No caso de Vinicius Diego, a Polícia concluiu se tratar de uma “conta de passagem” – utilizada para receber e redistribuir valores, com o objetivo de tentar burlar mecanismos de rastreamento financeiro. De agosto de 2023 a abril de 2025, ele movimentou R$ 3.613.886,64. Para a Receita Federal, ele declarou renda mensal de R$ 7.888,54.

Já em relação a Ronildo, a movimentação financeira seria de quase R$ 500 mil, sendo R$ 247.899,92 em créditos e R$ 255.712,46 em débitos, de outubro de 2024 a abril de 2025. Para a Polícia Civil, os valores são incompatíveis com sua renda mensal, declarada em R$ 10.064,40.

O Diario entrou em contato com o advogado que representa Alessandro, Ana Paula, Vinicius e Ronildo, mas não obteve resposta. O espaço segue aberto para manifestação.

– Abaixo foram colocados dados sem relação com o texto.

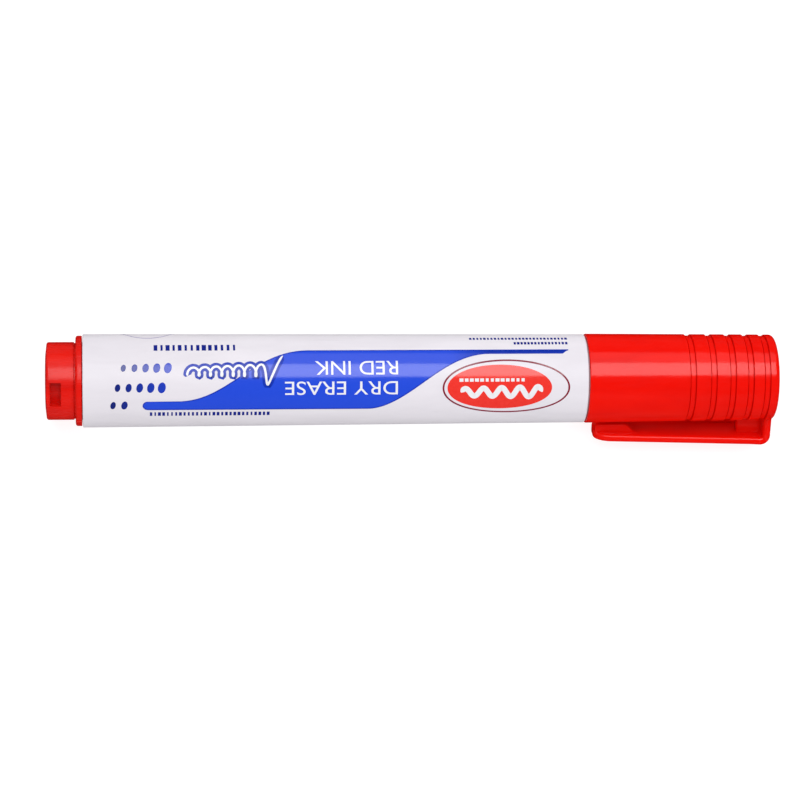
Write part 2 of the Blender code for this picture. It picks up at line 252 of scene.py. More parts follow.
def print_ink(name, colours, roughness=0.14, fade=None, gloss=0.6):
    """Printed ink of slightly uneven cover. fade = (from x, to x) runs the colours along X."""
    material, nodes, links, shader = start_material(name)
    even = object_places(nodes, links)
    cover = noise(nodes, links, even, 1800.0, detail=4.0, roughness=0.6)
    if fade:
        coordinates = nodes.new("ShaderNodeTexCoord")
        parts = nodes.new("ShaderNodeSeparateXYZ")
        links.new(coordinates.outputs["Object"], parts.inputs["Vector"])
        along = spread(nodes, links, parts.outputs["X"], 0.0, 1.0, *fade)
        tint = ramp(nodes, links, along, ((0.0, colours[0]), (1.0, colours[1])))
        paler = tuple(1.25 * c for c in colours[0])
        tint = mix(nodes, links, spread(nodes, links, cover, 0.0, 0.12), tint, paler)
    else:
        tint = ramp(nodes, links, cover, ((0.25, colours[0]), (0.75, colours[1])))
    links.new(tint, shader.inputs["Base Color"])
    gleam = spread(nodes, links, cover, roughness - 0.03, roughness + 0.05)
    links.new(gleam, shader.inputs["Roughness"])
    shader.inputs["Specular IOR Level"].default_value = gloss
    bumps(nodes, links, shader, ((cover, 0.06, 0.000006),))
    return material


def soaked_fibre(name, dark, light, scale):
    """Fibres that run along the marker, soaked with ink."""
    material, nodes, links, shader = start_material(name, 0.9)
    along = object_places(nodes, links, (0.06, 1.0, 1.0))
    strands = noise(nodes, links, along, scale, detail=6.0, roughness=0.7, distortion=0.3)
    even = object_places(nodes, links)
    wet = noise(nodes, links, even, scale * 0.1, detail=3.0, roughness=0.5)
    tint = ramp(nodes, links, strands, ((0.30, dark), (0.70, light)))
    links.new(tint, shader.inputs["Base Color"])
    links.new(spread(nodes, links, wet, 0.55, 0.95), shader.inputs["Roughness"])
    bumps(nodes, links, shader, ((strands, 0.8, 0.00008),))
    return material


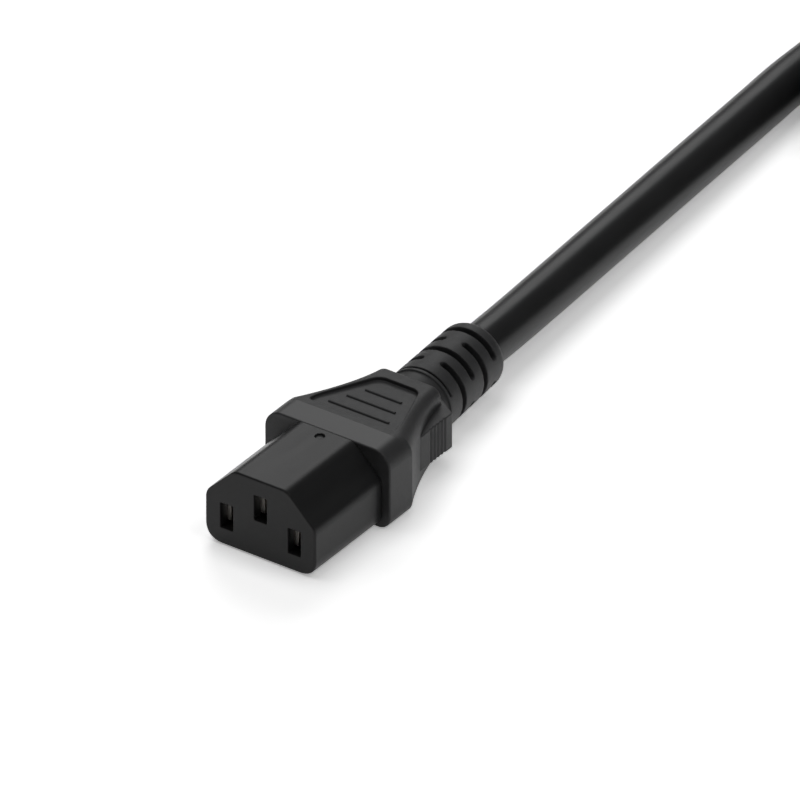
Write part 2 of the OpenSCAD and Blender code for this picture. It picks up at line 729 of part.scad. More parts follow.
module plug_wire(i) color("#c47a45") plug_frame()
    tube(concat([[pole[i].x, plug_wire_start, pole[i].y]], plug_core(i)), wire_d / 2, 8);
module plug_line_wire() plug_wire(0);
module plug_neutral_wire() plug_wire(1);
module plug_earth_wire() plug_wire(2);
module plug_line_core() color("#6b3f25") plug_frame() core(plug_core(0));
module plug_neutral_core() color("#3b6fb5") plug_frame() core(plug_core(1));
module plug_earth_core() color("#5b9a3c") plug_frame() core(plug_core(2));
module plug_sheath_end() color("#202124") plug_frame() sheath_end(plug_cut, plug_pivot_y, 0);

nose_insert();
contact_retainer();
inner_mould();
connector_overmould();
line_contact();
neutral_contact();
earth_contact();
line_wire();
neutral_wire();
earth_wire();
line_core();
neutral_core();
earth_core();
connector_sheath_end();
cable_run();
cable_coil();
cable_tail();
coil_tie();
plug_shroud();
plug_inner_mould();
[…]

Procurada, a Secretaria de Administração Penitenciária e Ressocialização (Seap) também não respondeu. No dia da operação, a pasta emitiu nota em que dizia que “não compactua com quaisquer atos ilícitos no sistema prisional de Pernambuco” e “segue à disposição e colaborando com todas as investigações policiais”.

Leia a nota, enviada ao Diario de Pernambuco, da defesa de Alessandro, Ana Paula e Ronildo:

A defesa de ANA PAULA LOPES BEZERRA, ALESSANDRO BARBOSA MARTINS DE SOUSA e RONILDO BARBOSA DOS SANTOS vem a público esclarecer que, embora a operação tenha sido deflagrada em 19/08/25, o acesso aos autos só foi concedido em 25/08/25, o que inviabiliza, até o momento, uma análise conclusiva sobre as acusações.

O que se observa, preliminarmente, é uma investigação iniciada em desrespeito às garantias constitucionais, sem que os investigados tenham sido ouvidos, e baseada em delações anônimas e conjecturas sem provas. Os valores apontados não condizem com a realidade financeira dos envolvidos, que vivem de forma modesta, com bens financiados.

A exposição pública precoce e infundada compromete a reputação de servidores que há mais de 20 anos atuam com dedicação e sem qualquer mácula funcional. A defesa seguirá firme na missão de corrigir as falhas da investigação e assegurar o respeito ao devido processo legal.